I generally do not like mixing religion and politics at Christmas, but this year I have no choice but to fly the flag!

You see, each year my wife and I enjoy getting together after Thanksgiving and writing up a "News from the Nolls" Christmas letter. We each look back at the milestones of the past year and add a couple book and video recommendations, along with some family photos. Then we mail them out to friends here in the USA and email them to friends overseas.

We have tried to make even the "wrapping" of the newsletters festive, with red or green envelopes, gold address labels and stamps featuring the Old Masters' renditions of the Nativity.

Until this year. No such stamps. At first, we thought the postal service was just, as usual, behind time (perhaps some Old Masters were trapped off the coast of California), but eventually I decided to check out the USPS website. And what to my wondering eyes did appear but the following choices:

• A Visit from St. Nick -- for traditionalists under age 5
• Otters in Snow -- for the Save the Otter constituency, no doubt
• Kwanzaa (2 choices)
• Hanukkah
• Our Lady of Guápulo
• Diwali -- Hindu festival of lights in November
• Eid -- there are two Islamic Eids, in May and July 2022

Of all these stamps, Our Lady of Guápulo is, to be sure, Christian and an Old Master. As explained by USPS,

the stamp features a detail of "Our Lady of Guápulo," an 18th-century oil painting by an unknown artist in Cuzco, Peru, from the collection of the Metropolitan Museum of Art in New York. Enrobed in a pyramidal gown speckled with jewels and holding a scepter woven with roses and leaves, a crowned Virgin Mary looks down at a similarly adorned Christ child in her left arm. A red rosary ropes across the center of her dress and down to her right.

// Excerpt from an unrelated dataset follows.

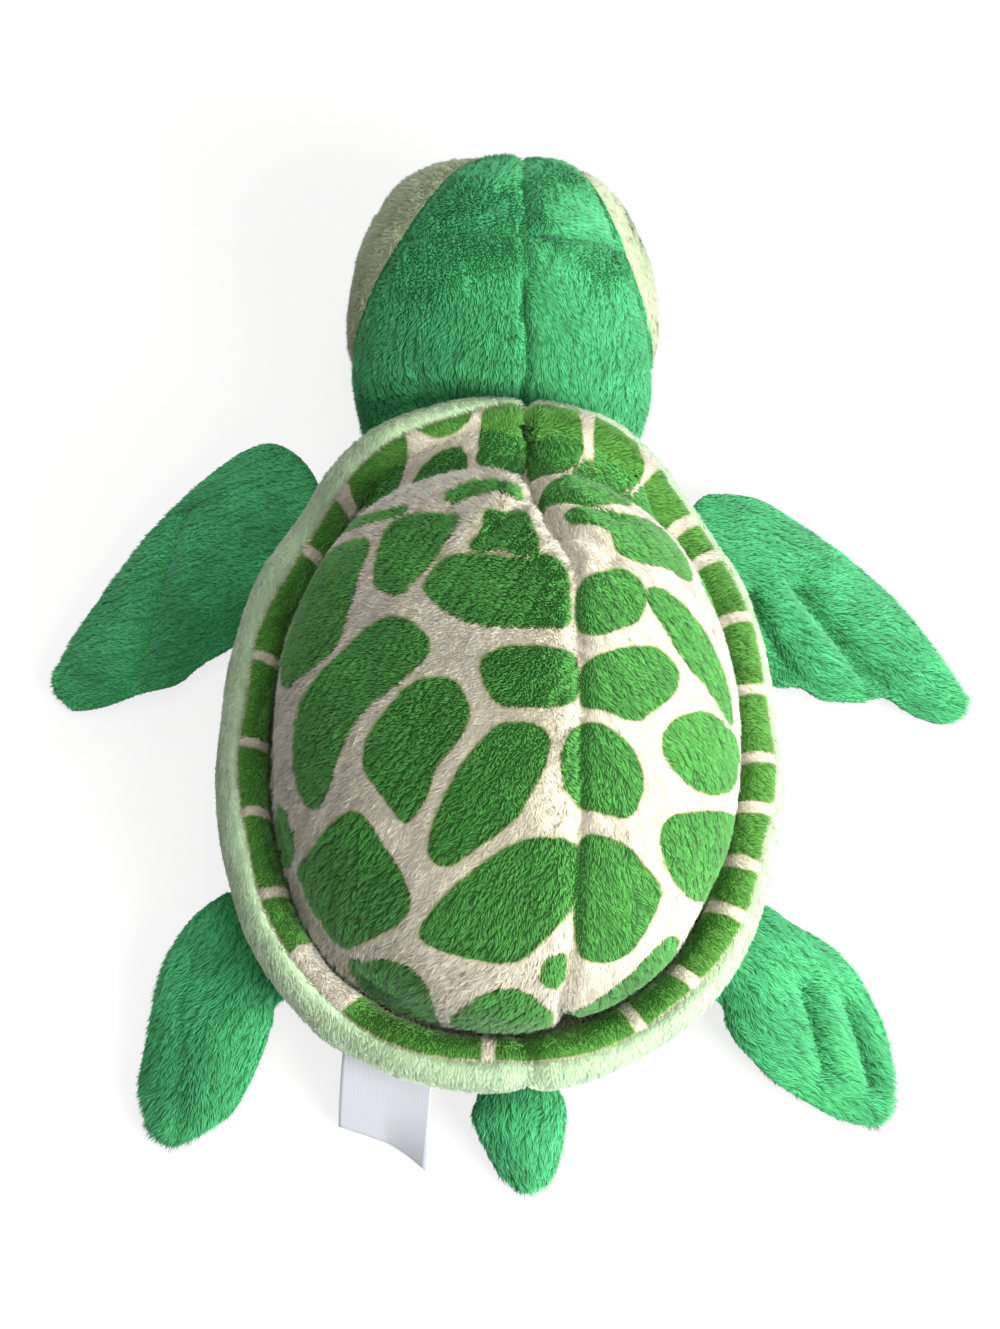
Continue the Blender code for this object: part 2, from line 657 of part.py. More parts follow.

I am assuming this stamp was intended to meet the Hispanic and traditionalist Roman Catholic market, but it does not, frankly, represent my vision of the Virgin Mother and the Babe in swaddling clothes lying in a manger, and I suspect the same can be said of the 143 million Protestants in the USA, including at least 20% of the Hispanic population.

So, having surveyed the diversity, equity and inclusion on offer, I stopped by the Post Office and got another roll of U.S. Flag stamps. Thankfully, the flag is still red, white, and blue and not green- or rainbow-striped or upside down.

Come to think of it, maybe I should store up a few more rolls for coming Christmastides.